|Posted on Saturday, February 08, 2003 - 10:06 pm: |
What shall we do about this tyrrany of paper that civilization seems unwilling to overthrow? Even though we have perfectly good web sites and access, and can read fiction off of the screen, we still restrict ourselves to the confines of the PRINTED page for the most part. I cannot understand this inexplicable attitude, which would be more cogent coming only from those of us who are above the age of 70. Yet you see it everywhere--the tyrrany of paper over the PURE LIGHT of the internet. Surely people who post to messageboards like furious rats gnawing at the PURE LIGHT will side with me on this one?
|Posted on Saturday, February 08, 2003 - 11:33 pm: |
Johnny: Now there can be no doubt; your moral and intellectual superiority are evident to all. I applaud your conviction and your anonymity. And to think, you would deign to join the rats. A veritable Zarathustra for the 21st century. Most laudable.
|Posted on Monday, March 31, 2003 - 08:22 pm: |
My eyes rebel!
That is the answer. I can quite happily sit or stand or lay down or curl up with a good book, or a bad book, or even just a stack of papers with words on them, and I can amuse myself for hours and hours on end.
I hate staring at the computer screen. I like message boards because I can read a couple posts, shoot off an answer, and then put the computer aside.
Reading an e-book, or even a story online, is difficult. I can't maintain interest in a computer screen for that long. I can't get as comfortable in front of a computer screen. When I'm reading from a computer screen, my hands long for the feel of the paper, and my nose for its smell.
Um. . . yeah
|Posted on Tuesday, September 02, 2003 - 08:57 am: |
Mighty hip outlook, Johnny.
|Posted on Sunday, October 26, 2003 - 08:37 am: |
Guess I'm a paper tyrant. I read many stories found on the internet, but I always print them out first.
|Posted on Sunday, October 26, 2003 - 06:09 pm: |
Tyrant here, too.
Ever try whacking your dog with a rolled-up laptop? Reclining full length in a hot tub while reading a website? Stuffing a well-worn PC into your hip pocket? Closing your eyes and taking a long, delicious sniff of an old familiar monitor?
No, you haven't.
And here's the kicker. Libraries smell like books. They have that "library smell," something you just can't bottle or even adequately describe. It isn't paper and glue and the rare bit of aging leather. It's something else entirely, something whose material reality is swallowed up in the affective weight of books, books, books. Even a magazine has its own smell, its own heft, a certain flitter and shish when the pages are turned.
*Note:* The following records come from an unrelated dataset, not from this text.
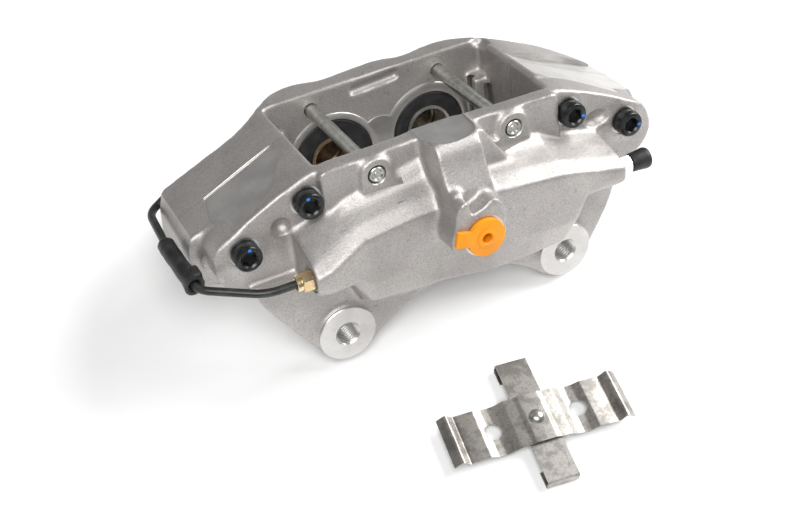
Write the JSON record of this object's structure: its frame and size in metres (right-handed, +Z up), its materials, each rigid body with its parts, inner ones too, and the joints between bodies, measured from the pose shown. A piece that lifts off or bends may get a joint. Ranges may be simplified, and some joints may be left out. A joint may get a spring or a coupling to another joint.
{
  "type": "brake caliper",
  "caption": "Fixed opposed-piston brake caliper in two bolted cast halves, with pad pins, crossover pipe, bleeder screws, port plug and a loose pad spring.",
  "frame": {"origin": "bottom centre of the bounding box of the caliper and its loose pad spring, on the table they stand on", "axes": "+X along the disc's rim, from the crossover pipe end to the bleeder end; +Y from the inboard half towards the outboard half; +Z up. The caliper leans back 20.8 degrees about X, as it stands on its lugs and on the outboard half's lower edge"},
  "size_m": [0.307, 0.2752, 0.1318],
  "materials": {
    "cast_body": "fine bead-blasted cast aluminium with machined faces",
    "piston_metal": "hard-anodised aluminium with a turned nose",
    "black_steel": "black oxide and black coated steel",
    "plated_steel": "satin zinc plate",
    "yellow_zinc": "yellow passivated zinc",
    "stainless": "rolled stainless spring sheet",
    "black_rubber": "moulded black rubber",
    "orange_plug": "moulded orange polyethylene"
  },
  "bodies": {
    "root": {"inboard_housing": "cast_body", "outboard_housing": "cast_body", "bridge_bolt_1": "black_steel", "bridge_bolt_2": "black_steel", "bridge_bolt_3": "black_steel", "bridge_bolt_4": "black_steel", "crossover_pipe": "black_steel", "pipe_sleeve": "black_rubber", "inboard_tube_nut": "yellow_zinc", "outboard_tube_nut": "yellow_zinc", "inboard_dust_boot_left": "black_rubber", "inboard_piston_seal_left": "black_rubber", "inboard_dust_boot_right": "black_rubber", "inboard_piston_seal_right": "black_rubber", "outboard_dust_boot_left": "black_rubber", "outboard_piston_seal_left": "black_rubber", "outboard_dust_boot_right": "black_rubber", "outboard_piston_seal_right": "black_rubber"},
    "inboard_piston_left": {"inboard_piston_left": "piston_metal"},
    "inboard_piston_right": {"inboard_piston_right": "piston_metal"},
    "outboard_piston_left": {"outboard_piston_left": "piston_metal"},
    "outboard_piston_right": {"outboard_piston_right": "piston_metal"},
    "pad_pin_left": {"pad_pin_left": "plated_steel"},
    "pad_pin_right": {"pad_pin_right": "plated_steel"},
    "inboard_bleeder": {"inboard_bleeder_screw": "plated_steel"},
    "inboard_bleeder_cap": {"inboard_bleeder_cap": "black_rubber"},
    "outboard_bleeder": {"outboard_bleeder_screw": "plated_steel"},
    "outboard_bleeder_cap": {"outboard_bleeder_cap": "black_rubber"},
    "hose_port_plug": {"hose_port_plug": "orange_plug"},
    "pad_spring": {"spring_leaf": "stainless", "spring_strap": "stainless", "spring_rivet": "stainless"}
  },
  "joints": [
    {"name": "inboard_piston_left_slide", "type": "slide", "parent": "root", "child": "inboard_piston_left", "axis": [0, 0.9347, -0.3554], "range_m": [0, 0.014], "deforming": ["inboard_dust_boot_left"]},
    {"name": "inboard_piston_right_slide", "type": "slide", "parent": "root", "child": "inboard_piston_right", "axis": [0, 0.9347, -0.3554], "range_m": [0, 0.014], "deforming": ["inboard_dust_boot_right"]},
    {"name": "outboard_piston_left_slide", "type": "slide", "parent": "root", "child": "outboard_piston_left", "axis": [0, -0.9347, 0.3554], "range_m": [0, 0.014], "deforming": ["outboard_dust_boot_left"]},
    {"name": "outboard_piston_right_slide", "type": "slide", "parent": "root", "child": "outboard_piston_right", "axis": [0, -0.9347, 0.3554], "range_m": [0, 0.014], "deforming": ["outboard_dust_boot_right"]},
    {"name": "pad_pin_left_slide", "type": "slide", "parent": "root", "child": "pad_pin_left", "axis": [0, -0.9347, 0.3554], "range_m": [0, 0.085]},
    {"name": "pad_pin_right_slide", "type": "slide", "parent": "root", "child": "pad_pin_right", "axis": [0, -0.9347, 0.3554], "range_m": [0, 0.085]},
    {"name": "inboard_bleeder_turn", "type": "hinge", "parent": "root", "child": "inboard_bleeder", "pos_m": [0.11376, -0.00054, 0.08159], "axis": [1, 0, 0], "range_deg": [0, 180]},
    {"name": "inboard_bleeder_cap_slide", "type": "slide", "parent": "inboard_bleeder", "child": "inboard_bleeder_cap", "axis": [1, 0, 0], "range_m": [0, 0.02]},
    {"name": "outboard_bleeder_turn", "type": "hinge", "parent": "root", "child": "outboard_bleeder", "pos_m": [0.10826, 0.12284, 0.03468], "axis": [1, 0, 0], "range_deg": [0, 180]},
    {"name": "outboard_bleeder_cap_slide", "type": "slide", "parent": "outboard_bleeder", "child": "outboard_bleeder_cap", "axis": [1, 0, 0], "range_m": [0, 0.02]},
    {"name": "hose_port_plug_slide", "type": "slide", "parent": "root", "child": "hose_port_plug", "axis": [0, -0.9347, 0.3554], "range_m": [0, 0.014]},
    {"name": "pad_spring_lift", "type": "slide", "parent": "root", "child": "pad_spring", "axis": [0, 0, 1], "range_m": [0, 0.06]}
  ]
}
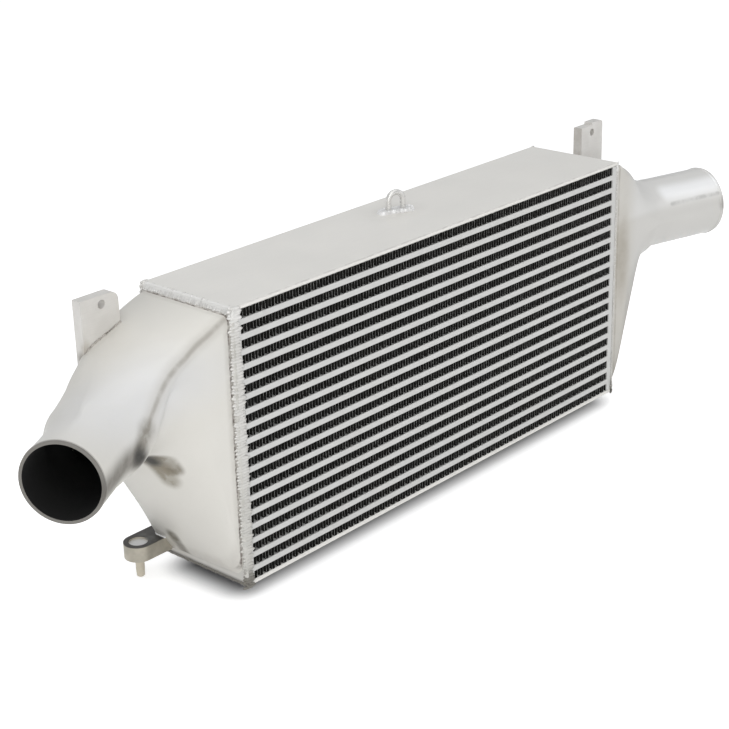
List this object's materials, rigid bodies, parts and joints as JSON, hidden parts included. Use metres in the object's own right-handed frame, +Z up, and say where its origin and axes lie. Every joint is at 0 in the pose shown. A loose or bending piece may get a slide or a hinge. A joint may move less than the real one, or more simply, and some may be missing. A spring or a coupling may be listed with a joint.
{
  "type": "air-to-air charge cooler",
  "caption": "Bar-and-plate charge air cooler with welded end tanks, a hose pipe at each end, upper brackets and a lower locating lug.",
  "frame": {"origin": "centre of the underside of the core", "axes": "+Z up, +X along the core towards the short-necked tank, -Y out of the face that meets the wind"},
  "size_m": [1.0344, 0.1721, 0.3216],
  "materials": {
    "tank_cast": "satin",
    "core_plate": "satin",
    "fin_strip": "satin",
    "weld_metal": "rough",
    "fixing_plate": "satin",
    "pin_metal": "satin"
  },
  "bodies": {
    "root": {"core_bottom_plate": "core_plate", "core_top_plate": "core_plate", "air_fin_row_01": "fin_strip", "air_fin_row_02": "fin_strip", "air_fin_row_03": "fin_strip", "air_fin_row_04": "fin_strip", "air_fin_row_05": "fin_strip", "air_fin_row_06": "fin_strip", "air_fin_row_07": "fin_strip", "air_fin_row_08": "fin_strip", "air_fin_row_09": "fin_strip", "air_fin_row_10": "fin_strip", "air_fin_row_11": "fin_strip", "air_fin_row_12": "fin_strip", "air_fin_row_13": "fin_strip", "air_fin_row_14": "fin_strip", "air_fin_row_15": "fin_strip", "air_fin_row_16": "fin_strip", "air_fin_row_17": "fin_strip", "air_fin_row_18": "fin_strip", "air_fin_row_19": "fin_strip", "charge_tube_01": "core_plate", "charge_tube_02": "core_plate", "charge_tube_03": "core_plate", "charge_tube_04": "core_plate", "charge_tube_05": "core_plate", "charge_tube_06": "core_plate", "charge_tube_07": "core_plate", "charge_tube_08": "core_plate", "charge_tube_09": "core_plate", "charge_tube_10": "core_plate", "charge_tube_11": "core_plate", "charge_tube_12": "core_plate", "charge_tube_13": "core_plate", "charge_tube_14": "core_plate", "charge_tube_15": "core_plate", "charge_tube_16": "core_plate", "charge_tube_17": "core_plate", "charge_tube_18": "core_plate", "left_header": "core_plate", "right_header": "core_plate", "left_tank": "tank_cast", "right_tank": "tank_cast", "left_weld_bead": "weld_metal", "right_weld_bead": "weld_metal", "left_bracket": "fixing_plate", "right_bracket": "fixing_plate", "lower_lug": "fixing_plate", "lower_pin": "pin_metal", "top_loop": "fixing_plate", "top_loop_weld": "weld_metal"}
  },
  "joints": []
}
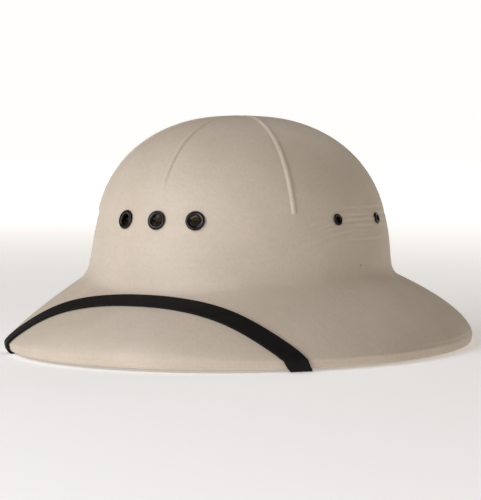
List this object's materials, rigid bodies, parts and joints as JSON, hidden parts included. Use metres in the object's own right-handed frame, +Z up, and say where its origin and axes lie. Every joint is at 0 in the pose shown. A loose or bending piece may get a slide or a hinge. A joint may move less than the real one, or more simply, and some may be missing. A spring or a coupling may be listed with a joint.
{
  "type": "pith helmet",
  "caption": "Pith helmet: an oval domed crown over a wide sloping brim with a rolled rim, vent eyelets, an inner sweatband and a chin strap stowed over the front.",
  "frame": {"origin": "on the surface that the helmet rests on, under the middle of its outline", "axes": "+Z up, -Y towards the front, +X towards the wearer's left"},
  "size_m": [0.2914, 0.3506, 0.1521],
  "materials": {
    "tan_fibre": "painted pressed fibre, matte, fine grain",
    "black_enamel": "glossy black enamel",
    "black_vinyl": "satin black vinyl",
    "black_strap": "matte black strap"
  },
  "bodies": {
    "root": {"shell": "tan_fibre", "front_eyelet_1": "black_enamel", "front_eyelet_2": "black_enamel", "front_eyelet_3": "black_enamel", "side_eyelet_left_1": "black_enamel", "side_eyelet_left_2": "black_enamel", "side_eyelet_right_1": "black_enamel", "side_eyelet_right_2": "black_enamel", "sweatband": "black_vinyl", "chin_strap": "black_strap"}
  },
  "joints": []
}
Rooms full of computer users, on the other hand, usually smell and sound very much like dullards with B.O. skimming along the bottom of an intellectual wasteland.
|Posted on Friday, March 12, 2004 - 04:17 am: |
Yet every time Stephen King writes a novel, somewhere in the world, a forest dies. The word for world may be forest; but the word for deforestation is Stephen King.
|Posted on Wednesday, March 24, 2004 - 07:21 am: |
I can't stand reading on the screen, it burns my eyes. Plus, my internet connection crashes on me on a daily basis... so I say keep up with the paper or recycled paper.
|Posted on Thursday, March 31, 2005 - 07:43 am: |
I stuck this down at the bottom of 'general discussions', but it probably won't be seen down there. I'll try it here -- it can always be ignored. I have a very specific question for chemistry buffs out there. If you mix chlorine gas and methane, then shine a bright white light on them, you get an effect called photochlorination, the result being a big bang. Would this work at exceedingly low temperatures i.e. with methane being liquid (-162C) and the chlorine (I believe) being solid at that temperature?
|Posted on Saturday, July 02, 2005 - 06:14 pm: |
|Posted on Saturday, October 29, 2005 - 06:32 am: |
Bless the Paper!
What a horror reading a good chilling story like 'Burn, Witch Burn' or 'Cunjure Wife' and then the power goes down. Yeah, this is cool!
I wont argue that books got a cultural history - the web has it also, it's just a modern history but as a friend of mine once said: "I read paper!"
Why not eat only pills instead of 'real' food?
Well, I guess the answer is the same - its just more satisfing!
And besides, I only use the Net to toss informations to-and-fro or for communication. PC's are only tools and I wont spent my spare time looking at a driller.